Ya lo había dicho, en el ayer y a su manera, David Hammons. Suscribo. A mi manera y en mis tiempos, repito. El arte huérfano de opinión y compromiso es aburrido. Nadie se salva de este señalamiento. Conviven muy a gusto en este ecosistema soporífero: artistas, benefactores, público, etc. En aquel entonces, estos componentes bióticos pecaban de ser excesivamente educados y conservadores. Se obstinaban por la crítica en lugar de la comprensión. Vivían negados a la diversión. Hoy, por el contrario, son cultores de la ligereza y la idiotez. No vengo a decidir lo que está bien y lo que está mal. No sugiero la erradicación de estas manifestaciones. No pretendo la prohibición de su consumo. Denuncio su proliferación y, para compensar el peligroso desbalance que nos acontece por su culpa, exijo más artistas posicionados. Reclamo este y todos los otros sinónimos más tímidos y discretos del «artista político». Excluyo a los productores convenencieros. Rezo por los consumidores sensatos. Celebro a los descomponedores ecuánimes.
En la clase de manualidades del colegio, nos enseñaron a fabricar una muñeca de trapo: el cuerpo con nylon y algodón, el vestido con telita al gusto. El inconveniente: Me obsesioné con las costuras simétricas. Estoy hablando pues de conquistar, con mis manos, la perfección que solo te permite la máquina. Tras varios meses de trabajo concentrado, lo logré. Tengo pruebas. Hay testigos. La consecuencia: Tiempo solo me alcanzó para confeccionar el perfecto vestidito de ninguna muñeca. Estampáronme la peor de las calificaciones por entrega de trabajo inconcluso. Me ofendí. Inocentemente, pensé que la perfección de los detalles sería tomada tan o tanto más en cuenta que la popular mediocridad absoluta. Con irresponsable insistencia, el talento solamente se ha estudiado en términos culturales. Muy pocas han sido las ganas de comprender su origen neurológico y evolutivo. Los genios del pespunte simétrico, estoy segurísima, somos todos autistas. En las artes, ya han compartido públicamente su diagnóstico: Dan Harmon (Rick & Morty), Dan Aykroyd (Ghostbusters) y Anthony Hopkins (Hannibal Lecter). En las ciencias, lo son presumiblemente: Einstein, Darwin, Newton, Turing, etc. Ya es hora de admitir que nos necesitan. Nos admiran. Nos envidian. Nos aman en secreto. Fuente: How our autistic ancestors played an important role in human evolution (The Conversation, 2017).

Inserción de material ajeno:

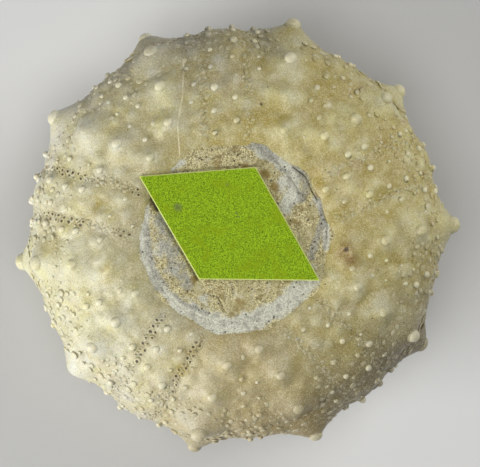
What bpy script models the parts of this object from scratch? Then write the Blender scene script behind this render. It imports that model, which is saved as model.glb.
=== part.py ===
"""A fossil regular sea urchin, resting on its worn apex with its mouth side up.

Three pieces: the calcite test with its tubercles, the sediment that plugs the
mouth opening, and the paper marker that lies on the sediment. Metres, +Z up.
"""

import math
import random

import bmesh
import bpy
import numpy as np
from mathutils import Matrix, Vector

MM = 0.001

# The test is turned from a meridian: two superellipse quarters that meet at the ambitus.
AMBITUS_RADIUS = 9.0 * MM
AMBITUS_HEIGHT = 5.1 * MM
ORAL_RISE = 4.25 * MM
ORAL_FULLNESS = 2.3
APICAL_DROP = 5.3 * MM
APICAL_FULLNESS = 2.05
MERIDIAN_SAMPLES = 2000
TANGENT_STEP = 0.01 * MM
FLAT_APEX_TOP = 0.001 * MM

# The mouth opening: its edge dips, and its outline has ten shallow gill notches.
MOUTH_RADIUS = 4.1 * MM
MOUTH_OFFSET = (-0.07 * MM, -0.18 * MM)
MOUTH_REACH = 1.5 * MM
LIP_DIP = 0.3 * MM
LIP_WIDTH = 0.5 * MM
NOTCH_DEPTH = 0.17 * MM
NOTCH_ANGLE = 15.5
NOTCH_WIDTH = 7.0
POCKET_FLOOR = 7.6 * MM

# Middles of the five interambulacra, in degrees. The ambulacra lie half way between them.
INTERAMBULACRA = (58.2, 131.0, 203.6, 275.2, 346.4)
AMBULACRUM_BULGE = 0.13 * MM
AMBULACRUM_WIDTH = 8.0

# Primary tubercles: two staggered columns in each interambulacrum, largest at the ambitus.
FIRST_PLATE = 0.95 * MM
LAST_PLATE = 13.5 * MM
WIDEST_PLATE = 7.0 * MM
PLATE_STEP = 0.66 * MM
PLATE_STEP_GAIN = 0.66 * MM
PLATE_STEP_REACH = 3.6 * MM
COLUMN_ANGLE = 16.8
COLUMN_REACH = 1.9 * MM
SMALLEST_TUBERCLE = 0.5
TUBERCLE_REACH = 4.2 * MM
SEED = 19
WANDER_ARC = 0.07 * MM
WANDER_ANGLE = 0.6
WANDER_SCALE = 0.06

# Radius and height of each ring of a full-size primary tubercle, from its top down.
PRIMARY_SIDES = 7
PRIMARY_RINGS = (
    (0.0, 0.82 * MM),
    (0.26 * MM, 0.63 * MM),
    (0.21 * MM, 0.46 * MM),
    (0.68 * MM, 0.26 * MM),
    (1.30 * MM, -0.22 * MM),
    (0.0, -0.35 * MM),
)

# Small tubercles: two rows in each ambulacrum.
SMALL_SIDES = 5
SMALL_RINGS = (
    (0.0, 0.20 * MM),
    (0.24 * MM, 0.0),
    (0.0, -0.20 * MM),
)
SMALL_STEP = 1.0 * MM
SMALL_LAST = 12.5 * MM
SMALL_ROW = 0.5 * MM

# Facets of the turned bodies.
TURN_STEPS = 54
TEST_ARCS = 13
SEAM_MERGE = 0.001 * MM

# The sediment: a plug that fits the opening, highest in the middle.
FILL_GAP = 0.04 * MM
FILL_TOP = 8.83 * MM
FILL_SHOULDER = 3.4 * MM
FILL_EDGE = 8.62 * MM

# The paper marker: a hand-cut rhombus, measured from the test's axis.
PAPER_CORNERS = (
    (-4.29 * MM, 2.57 * MM),
    (-1.65 * MM, -1.97 * MM),
    (3.68 * MM, -2.03 * MM),
    (0.85 * MM, 2.97 * MM),
)
PAPER_THICKNESS = 0.14 * MM
PAPER_BOTTOM = 8.88 * MM


def clear_scene():
    for obj in list(bpy.data.objects):
        bpy.data.objects.remove(obj)


def collection(name):
    made = bpy.data.collections.new(name)
    bpy.context.scene.collection.children.link(made)
    return made


def material(name, color, roughness):
    made = bpy.data.materials.new(name)
    made.use_nodes = True
    shader = made.node_tree.nodes["Principled BSDF"]
    shader.inputs["Base Color"].default_value = (*color, 1.0)
    shader.inputs["Roughness"].default_value = roughness
    shader.inputs["Metallic"].default_value = 0.0
    return made


def add_object(name, data, home, finish=None):
    obj = bpy.data.objects.new(name, data)
    home.objects.link(obj)
    if finish:
        data.materials.append(finish)
    return obj


def gaussian(value, width):
    return math.exp(-((value / width) ** 2))


def angle_between(a, b):
    """Degrees from b to a, the short way round."""
    return (a - b + 180) % 360 - 180


def superellipse_quarter(rise, fullness):
    turn = np.linspace(0, math.pi / 2, MERIDIAN_SAMPLES)
    radius = AMBITUS_RADIUS * np.cos(turn) ** (2 / fullness)
    height = rise * np.sin(turn) ** (2 / fullness)
    return radius, height


def meridian():
    """Arc, radius and height along the outside, from the mouth's edge to the flat apex."""
    radius, height = superellipse_quarter(ORAL_RISE, ORAL_FULLNESS)
    oral = radius > MOUTH_RADIUS
    oral_radius = np.append(radius[oral], MOUTH_RADIUS)[::-1]
    oral_height = np.interp(-oral_radius, -radius, height) + AMBITUS_HEIGHT
    oral_height -= LIP_DIP * np.exp(-(oral_radius - MOUTH_RADIUS) / LIP_WIDTH)
    radius, height = superellipse_quarter(APICAL_DROP, APICAL_FULLNESS)
    apex_radius = np.interp(AMBITUS_HEIGHT, height, radius)
    apical = height < AMBITUS_HEIGHT
    apical_radius = np.append(radius[apical], apex_radius)[1:]
    apical_height = np.append(AMBITUS_HEIGHT - height[apical], 0.0)[1:]
    radius = np.concatenate([oral_radius, apical_radius])
    height = np.concatenate([oral_height, apical_height])
    arc = np.append(0, np.cumsum(np.hypot(np.diff(radius), np.diff(height))))
    return arc, radius, height


ARC, RADIUS, HEIGHT = meridian()


def profile_at(arc):
    return float(np.interp(arc, ARC, RADIUS)), float(np.interp(arc, ARC, HEIGHT))


def bulged(point):
    """The five ambulacra stand a little proud of the turned form."""
    middle = Vector((0, 0, AMBITUS_HEIGHT))
    spoke = point - middle
    angle = math.degrees(math.atan2(point.y, point.x))
    off = min(abs(angle_between(angle, middle_line)) for middle_line in ambulacra())
    share = (math.hypot(point.x, point.y) / AMBITUS_RADIUS) ** 4
    bulge = AMBULACRUM_BULGE * share * gaussian(off, AMBULACRUM_WIDTH)
    return middle + spoke * (1 + bulge / spoke.length)


def mouth_shaped(point):
    """Gives the rings round the opening its notched outline, slightly off the axis."""
    radius = math.hypot(point.x, point.y)
    angle = math.degrees(math.atan2(point.y, point.x))
    notch = sum(
        gaussian(angle_between(angle, middle + side * NOTCH_ANGLE), NOTCH_WIDTH)
        for middle in INTERAMBULACRA
        for side in (-1, 1)
    )
    hold = min(1.0, max(0.0, 1 - (radius - MOUTH_RADIUS) / MOUTH_REACH))
    grown = 1 + hold * notch * NOTCH_DEPTH / MOUTH_RADIUS
    return Vector(
        (
            point.x * grown + hold * MOUTH_OFFSET[0],
            point.y * grown + hold * MOUTH_OFFSET[1],
            point.z,
        )
    )


def ambulacra():
    after = INTERAMBULACRA[1:] + (INTERAMBULACRA[0] + 360,)
    return [(a + b) / 2 for a, b in zip(INTERAMBULACRA, after)]


def surface_frame(arc, angle):
    """A frame on the test's outside: origin on the surface, Z along its normal."""
    radius, height = profile_at(arc)
    before = profile_at(arc - TANGENT_STEP)
    after = profile_at(arc + TANGENT_STEP)
    along = Vector((after[0] - before[0], 0, after[1] - before[1])).normalized()
    normal = Vector((-along.z, 0, along.x))
    across = normal.cross(along)
    spot = bulged(Matrix.Rotation(math.radians(angle), 3, "Z") @ Vector((radius, 0, height)))
    turned = Matrix((along, across, normal)).transposed()
    turned = Matrix.Rotation(math.radians(angle), 3, "Z") @ turned
    return Matrix.Translation(spot) @ turned.to_4x4()


def primary_places():
    """Arc, angle and scale of each primary tubercle, its columns staggered by one plate."""
    dice = random.Random(SEED)
    places = []
    arc = FIRST_PLATE
    side = 1
    while arc < LAST_PLATE:
        growth = gaussian(arc - WIDEST_PLATE, TUBERCLE_REACH)
        scale = SMALLEST_TUBERCLE + (1 - SMALLEST_TUBERCLE) * growth
        spread = COLUMN_ANGLE * (1 - math.exp(-arc / COLUMN_REACH))
        for middle in INTERAMBULACRA:
            own_arc = arc + WANDER_ARC * dice.uniform(-1, 1)
            own_angle = middle + side * spread + WANDER_ANGLE * dice.uniform(-1, 1)
            own_scale = scale * (1 + WANDER_SCALE * dice.uniform(-1, 1))
            places.append((own_arc, own_angle, own_scale))
        arc += PLATE_STEP + PLATE_STEP_GAIN * gaussian(arc - WIDEST_PLATE, PLATE_STEP_REACH)
        side = -side
    return places


def small_places():
    """Arc, angle and scale of each ambulacral tubercle, in two staggered rows."""
    places = []
    arc = SMALL_STEP / 2
    side = 1
    while arc < SMALL_LAST:
        radius, _ = profile_at(arc)
        spread = math.degrees(SMALL_ROW / radius)
        for middle in ambulacra():
            places.append((arc, middle + side * spread, 1.0))
        arc += SMALL_STEP / 2
        side = -side
    return places


def add_boss(mesh, rings, sides, frame, scale):
    """Adds one tubercle: a sphere whose rings are moved to the tubercle's own radii."""
    last = len(rings) - 1
    made = bmesh.ops.create_uvsphere(mesh, u_segments=sides, v_segments=last, radius=1)
    for vertex in made["verts"]:
        ring = round(math.acos(max(-1.0, min(1.0, vertex.co.z))) / math.pi * last)
        radius, height = rings[ring]
        outward = Vector((vertex.co.x, vertex.co.y, 0)).normalized()
        vertex.co = frame @ ((outward * radius + Vector((0, 0, height))) * scale)


def tubercles(name, home):
    mesh = bmesh.new()
    for arc, angle, scale in primary_places():
        add_boss(mesh, PRIMARY_RINGS, PRIMARY_SIDES, surface_frame(arc, angle), scale)
    for arc, angle, scale in small_places():
        add_boss(mesh, SMALL_RINGS, SMALL_SIDES, surface_frame(arc, angle), scale)
    data = bpy.data.meshes.new(name)
    mesh.to_mesh(data)
    mesh.free()
    obj = add_object(name, data, home)
    obj.hide_render = True
    obj.display_type = "WIRE"
    return obj


def turned_mesh(name, profile):
    """A closed mesh turned about Z from (radius, height) points, first to last down its outside."""
    data = bpy.data.meshes.new(name)
    points = [(radius, 0, height) for radius, height in profile]
    data.from_pydata(points, [(i, i + 1) for i in range(len(points) - 1)], [])
    obj = bpy.data.objects.new(name, data)
    bpy.context.scene.collection.objects.link(obj)
    screw = obj.modifiers.new("turn", "SCREW")
    screw.steps = TURN_STEPS
    screw.render_steps = TURN_STEPS
    screw.use_merge_vertices = True
    screw.merge_threshold = SEAM_MERGE
    graph = bpy.context.evaluated_depsgraph_get()
    turned = bpy.data.meshes.new_from_object(obj.evaluated_get(graph))
    bpy.data.objects.remove(obj)
    bpy.data.meshes.remove(data)
    turned.name = name
    return turned


def reshape(data, move):
    for vertex in data.vertices:
        vertex.co = move(vertex.co)


def test_form(point):
    """The turned test's points, save the flat apex, with its bulges and its mouth's outline."""
    if point.z < FLAT_APEX_TOP:
        return point
    return mouth_shaped(bulged(point))


def make_test(home, cutters):
    arcs = np.linspace(0, ARC[-1], TEST_ARCS)
    outside = [profile_at(arc) for arc in arcs]
    profile = [(0, POCKET_FLOOR), (MOUTH_RADIUS, POCKET_FLOOR), *outside, (0, 0)]
    data = turned_mesh("test", profile)
    reshape(data, test_form)
    finish = material("calcite", (0.60, 0.55, 0.40), 0.45)
    obj = add_object("test", data, home, finish)
    union = obj.modifiers.new("tubercles", "BOOLEAN")
    union.operation = "UNION"
    union.use_self = True
    union.object = tubercles("tubercle_bosses", cutters)
    return obj


def make_fill(home):
    wall = MOUTH_RADIUS - FILL_GAP
    bottom = POCKET_FLOOR + FILL_GAP
    profile = [
        (0, FILL_TOP),
        (FILL_SHOULDER, FILL_TOP),
        (wall, FILL_EDGE),
        (wall, bottom),
        (0, bottom),
    ]
    data = turned_mesh("sediment_fill", profile)
    reshape(data, mouth_shaped)
    return add_object("sediment_fill", data, home, material("sediment", (0.55, 0.50, 0.38), 0.9))


def make_paper(home):
    curve = bpy.data.curves.new("paper_marker", "CURVE")
    curve.dimensions = "2D"
    curve.fill_mode = "BOTH"
    curve.extrude = PAPER_THICKNESS / 2
    outline = curve.splines.new("POLY")
    outline.points.add(len(PAPER_CORNERS) - 1)
    for point, corner in zip(outline.points, PAPER_CORNERS):
        point.co = (*corner, 0, 1)
    outline.use_cyclic_u = True
    obj = add_object("paper_marker", curve, home, material("paper", (0.22, 0.40, 0.02), 0.8))
    obj.location.z = PAPER_BOTTOM + PAPER_THICKNESS / 2
    return obj


def centre_on_origin(test, pieces):
    """Puts the origin under the middle of the test's box."""
    bpy.context.view_layer.update()
    graph = bpy.context.evaluated_depsgraph_get()
    corners = np.array([list(corner) for corner in test.evaluated_get(graph).bound_box])
    middle = (corners.min(axis=0) + corners.max(axis=0)) / 2
    for piece in pieces:
        piece.location.x -= middle[0]
        piece.location.y -= middle[1]


def main():
    clear_scene()
    home = collection("fossil_sea_urchin")
    cutters = collection("cutters")
    test = make_test(home, cutters)
    pieces = [test, make_fill(home), make_paper(home)]
    centre_on_origin(test, pieces)


main()
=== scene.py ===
"""Looks of a fossil regular sea urchin, seen straight down on its mouth side.

Every piece is made round the test's own axis and then moved to where the CAD has it.
"""

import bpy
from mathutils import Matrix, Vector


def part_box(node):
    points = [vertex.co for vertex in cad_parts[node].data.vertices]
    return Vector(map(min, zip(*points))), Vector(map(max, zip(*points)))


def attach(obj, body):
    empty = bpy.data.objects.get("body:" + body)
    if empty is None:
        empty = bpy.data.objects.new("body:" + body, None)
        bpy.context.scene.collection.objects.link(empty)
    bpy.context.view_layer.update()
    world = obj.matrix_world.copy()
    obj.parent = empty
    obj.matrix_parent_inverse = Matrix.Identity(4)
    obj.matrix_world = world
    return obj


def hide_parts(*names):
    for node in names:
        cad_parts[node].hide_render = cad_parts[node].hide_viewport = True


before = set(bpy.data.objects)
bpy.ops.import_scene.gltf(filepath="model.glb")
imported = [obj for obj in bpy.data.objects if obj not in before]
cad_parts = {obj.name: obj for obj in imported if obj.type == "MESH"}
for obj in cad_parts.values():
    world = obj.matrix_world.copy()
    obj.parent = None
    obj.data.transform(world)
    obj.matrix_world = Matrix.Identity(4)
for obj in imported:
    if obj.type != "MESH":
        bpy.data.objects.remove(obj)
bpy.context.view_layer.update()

import math
import random

import bpy
import numpy as np
from mathutils import Vector, noise

MM = 0.001


def in_mm(*pairs):
    return tuple((first * MM, second * MM) for first, second in pairs)


# ---------------- the form, as in the CAD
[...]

—Además, vas a ensuciar todo el baño con tu sangre. ¿Quién va a querer limpiar eso? —Me dijo el guardián de un baño público que no me quiso perdonar una monedita que, justo en ese momento, yo no tenía. —Tranquilícese usted, que la menstruación no es como la diarrea. Le aseguro que no se expulsa súbitamente, ni escurre por litros. No tengo flojo el intestino. No escondo esas ansias explosivas. —No. —Me respondió, más molesto pero, por supuesto, menos ignorante que antes. Entre caca y sangre, uno pensaría que vampiros seríamos todos. Maldita mi suerte. Fui yo a parar al baño más coprofílico del mundo. Aunque nunca tan maldita, pues un testigo de nuestro antiquísimo (porque en esas estamos desde siempre) debate sobre la menstruación, me regaló la tan indisculpable monedita. Al fin sentada sobre el inodoro, mientras me las arreglaba para transmudar toda mi sangre, de la manera más higiénica y aséptica que un servicio higiénico público permite, desde la pelvis hacia el basurero, fantaseé con mi venganza: decorar aquel bañito al estilo de algún Untitled rojo de Rothko, el baile de graduación de Carrie, el show de Año Nuevo de The Substance o los pasillos del Overlook Hotel de The Shining. Pero la decencia de mi tímida vagina pudo más.